Evidence: They devote as much time to their craft as artists do.

Evidence: We tell music students that regardless of their failures, they have acquired something really valuable and should keep going but we tell athletes with big goals that they are impractical.

Reason: College sports exist to merely please donors and raise universities’ rankings. They are treated as unpaid labor, not valuable students.

Evidence: Schools give limited academic credits for varsity participation

Evidence: They don’t get to have the option of education in all the different dimensions of what they do

Words to look up:

intercollegiate: existing or conducted between colleges or universities.

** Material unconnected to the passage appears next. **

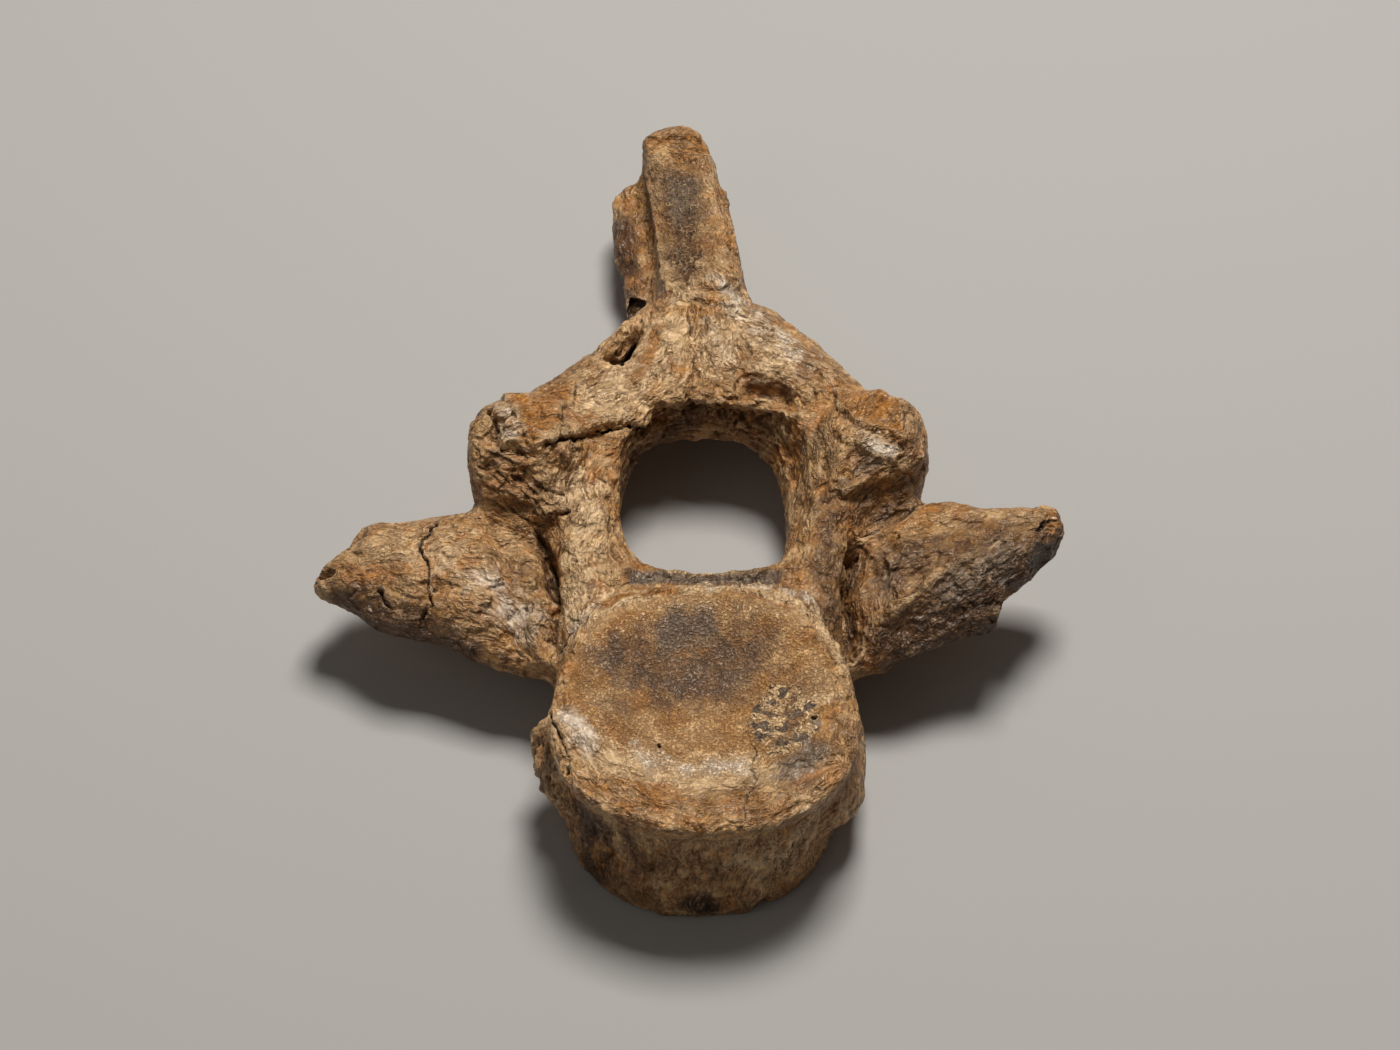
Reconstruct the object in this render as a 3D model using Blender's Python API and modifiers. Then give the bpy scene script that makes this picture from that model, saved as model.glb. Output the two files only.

Salvageable: capable of being saved from ruin

commerce: the activity of buying and selling, especially on a large scale.

HW 9/5

Claim: A college degree nowadays more likely equates to a liability than an asset for most people. We’ve been feeding this generation with the concept that going to school working hard and graduating college means success. It does not have the same value that is used to.

reason: Because of the success our parents had from getting a degree, college became more common and became much more complex and much more expensive.

Evidence: Nowadays it’s not enough just get into college. It has to be a high ranking school for it to have a decent amount of value.

Evidence: the better the college, the higher the price tag. Back in the 70’s at Tulane university, room and board was $2,500 a year and now it’s $60,000.

Reason: College used to open doors that otherwise would not be available, but now that is not necessarily true.

Evidence: Not uncommon for a guy with a masters’ degree paying off his student loan debt to be working next to a guy who has his GED. Only difference is one guy has 5 figures in debt to pay back.

Evidence: Many graduate still not knowing what they want to do in life

Evidence: The student debt weighs a fresh graduate down so much that the first thing they have to worry about out of college is repaying their debt, not finding a career.

Evidence: The national student loan debt is $1 trillion.